Unfortunately, all these activities bring a lot of pollution and they clot up the Dutch infrastructure with endless stacks of trucks, trains and inland waterway vessels.

With this massive distribution centre of Alibaba, the inland and foreign logistics will be intensified to much higher levels. And the increased distribution of Alibaba products will lead to a surge in low-cost, low-quality products with a lifecycle of less than a year.

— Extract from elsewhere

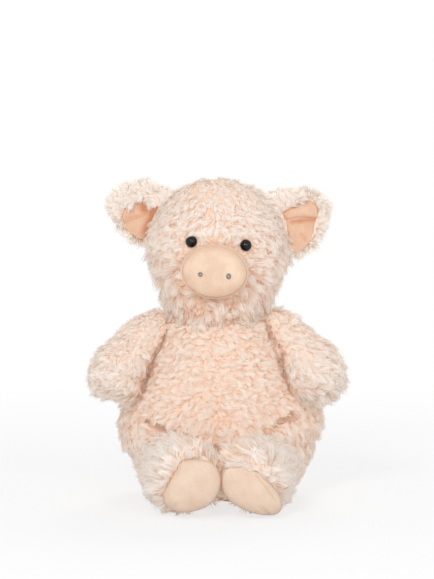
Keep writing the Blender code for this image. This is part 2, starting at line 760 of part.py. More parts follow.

Near-future electronic waste, in other words.

When I say that I would wish that the Dutch economy would invest more in high-qualified, labour and research-intensive jobs, I probably start to sound like a broken record.

Companies like ASML, Philips, (formerly) Akzo/Organon, NXP and many others can bring and maintain The Netherlands at the forefront of Research & Development, in cooperation with the Dutch universities and tech infrastructure. 

Those are great jobs and jobs that cannot be easily taken over by other European countries, as they would be lagging in knowledge and skills.
Distribution and transport is relatively easy and doesn’t require special skills. 

Besides that, it deteriorates the environment and air in the very dense populated country The Netherlands, due to the pollution and excess traffic it produces. Another factor that is increasing in influence is the ‘trashification’ of the Dutch landscape, with countless large and ugly buildings, like distribution centres, data centres and large warehouses.

Everybody who traveled to Northern France via the ‘Route du Soleil’, knows what the devastating and depressing influence can be of the countless ugly warehouses at the side of the road that one sees there. The surroundings become ugly and depressing for the people who live there.

Is that what we want for our small country? Or is that a development we need to avoid at all costs?!

I made my choice! Let Belgium have Jack Ma and his giant distribution company and let The Netherlands focus on companies and jobs that really matter for the world!